One specific accusation against Sarjaev was related to the purchase of three diesel locomotives from Ukraine at an inflated cost. It was claimed that Sarjaev had acquired these locomotives for $1.5 million, whereas their actual price was $900,000 each. Sarjaev refuted these allegations, stating that the locomotives were purchased between 1999 and 2001, which was before he assumed the role of head of Turkmen Railways.

During an interrogation at the Prosecutor General's Office of Turkmenistan on August 23, 2002, Sarjaev suffered a severe stroke, resulting in paralysis of the right side of his face.

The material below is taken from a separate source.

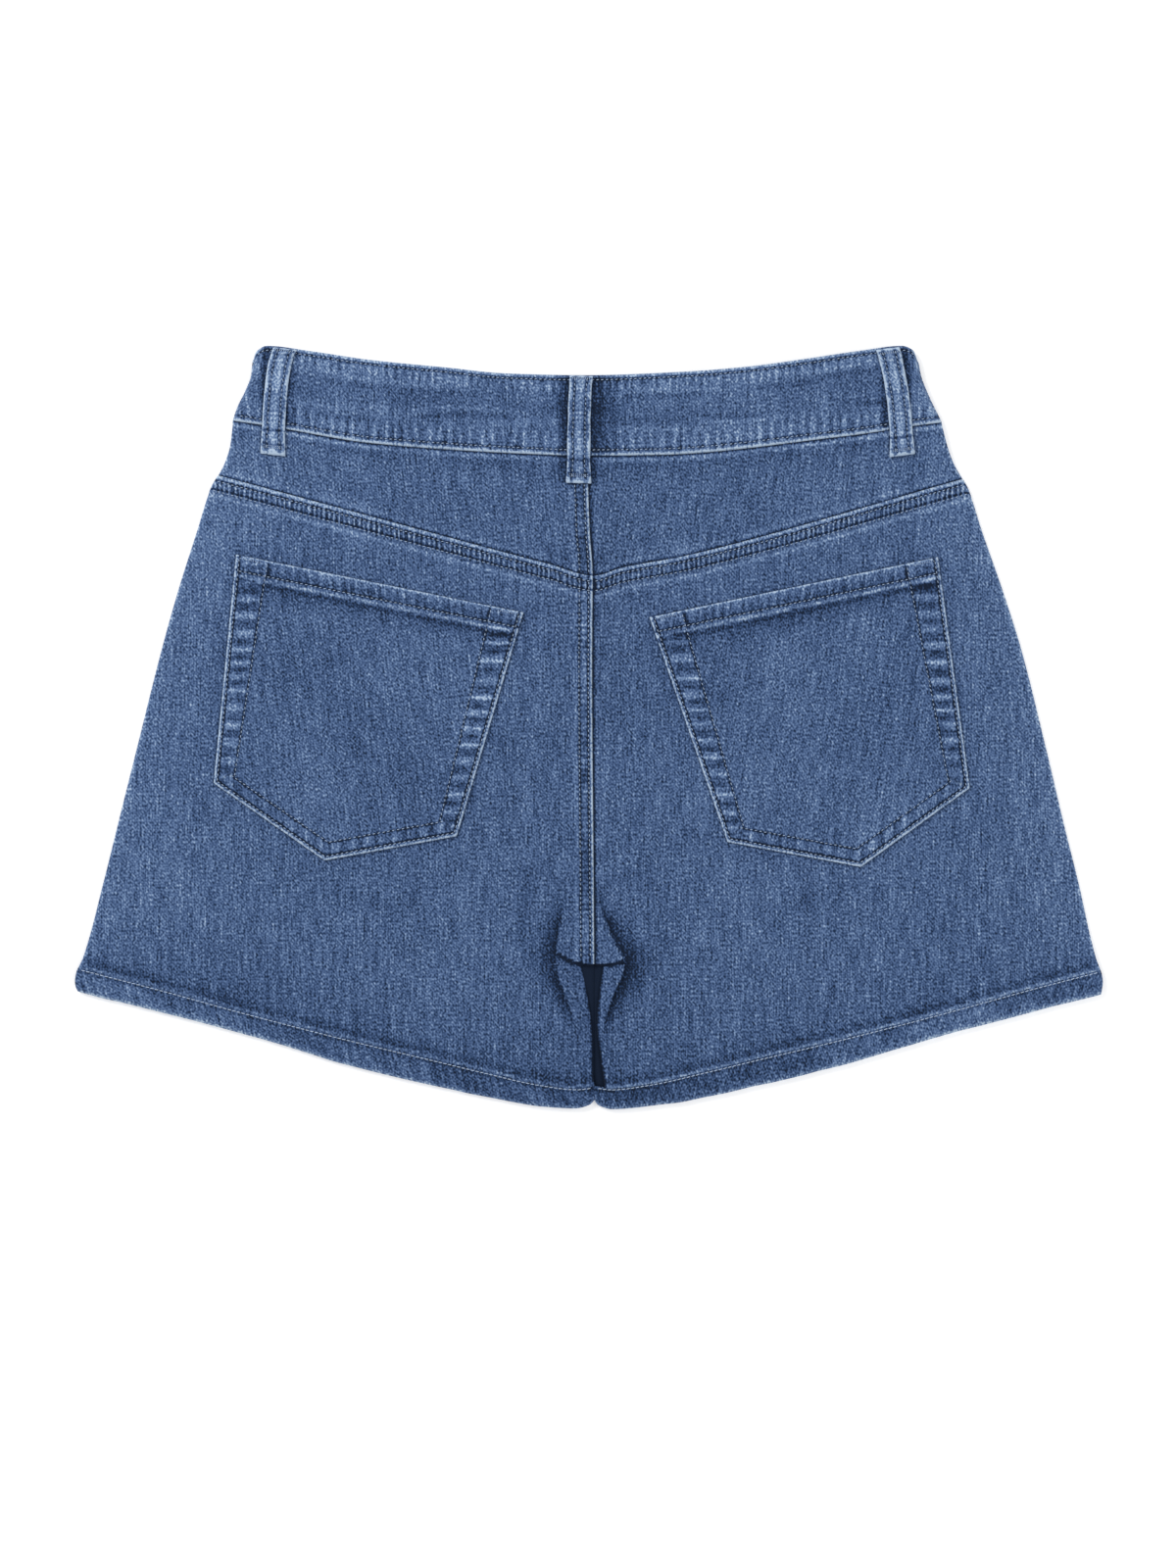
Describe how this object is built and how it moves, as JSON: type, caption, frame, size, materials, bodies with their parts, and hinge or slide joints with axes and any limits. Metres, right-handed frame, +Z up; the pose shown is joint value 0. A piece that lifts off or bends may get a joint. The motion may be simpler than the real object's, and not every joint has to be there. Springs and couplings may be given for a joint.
{
  "type": "denim shorts",
  "caption": "Denim shorts laid flat with the back up: contoured waistband with belt loops, V yoke, patch pockets, wide legs with stitched hems and a crotch gap.",
  "frame": {"origin": "centre of the shorts' box in X and Y, at the height of the surface that they lie on", "axes": "+X across the shorts towards the wearer's right leg, +Y from the hems to the waist, +Z up out of the back"},
  "size_m": [0.5763, 0.4283, 0.0127],
  "materials": {
    "denim": "mid-blue washed stretch denim, right-hand twill, matt",
    "topstitch": "light blue sewing thread, tone on tone",
    "button_metal": "aged brass, satin",
    "zip_tape": "navy woven zip tape"
  },
  "bodies": {
    "root": {"front_left": "denim", "front_right": "denim", "back_left": "denim", "back_right": "denim", "yoke_left": "denim", "yoke_right": "denim", "hem_left_back": "denim", "hem_left_front": "denim", "hem_right_back": "denim", "hem_right_front": "denim", "pocket_left": "denim", "pocket_right": "denim", "waistband_back": "denim", "waistband_front_left": "denim", "waistband_front_right": "denim", "loop_back_left": "denim", "loop_back_centre": "denim", "loop_back_right": "denim", "loop_front_left": "denim", "loop_front_right": "denim", "button_waist": "button_metal", "zip_tape": "zip_tape", "zip_slider": "button_metal"}
  },
  "joints": []
}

According to certain sources, Sarjaev was sentenced to 12 years in prison on October 12, 2002. Based on information provided by members of Sarjayev's family, in June 2004, he was transferred from the prison in Turkmenbashi city to the Owadan-depe Prison near Ashgabat.

== Later life ==
During a conference of the Office for Democratic Institutions and Human Rights of the Organization for Security and Cooperation in Europe (OSCE) in October 2011, Chary Ishaniyazov, the chairman of the opposition Republican Party of Turkmenistan, expressed concerns about the harsh conditions of detention in Turkmenistan's prisons, stating that several well-known political prisoners, including Batyr Sardzhaev.

According to an alternate account, it is believed that Batyr Sardzhaev is alive, and there were expectations of his release on October 12, 2014, which was initially planned to coincide with Turkmenistan's Independence Day, however, these expectations were not met. When Sarjayev's relatives approached the Prosecutor General's Office and the Ministry of Internal Affairs of Turkmenistan for information, they were informed that he is still serving his sentence.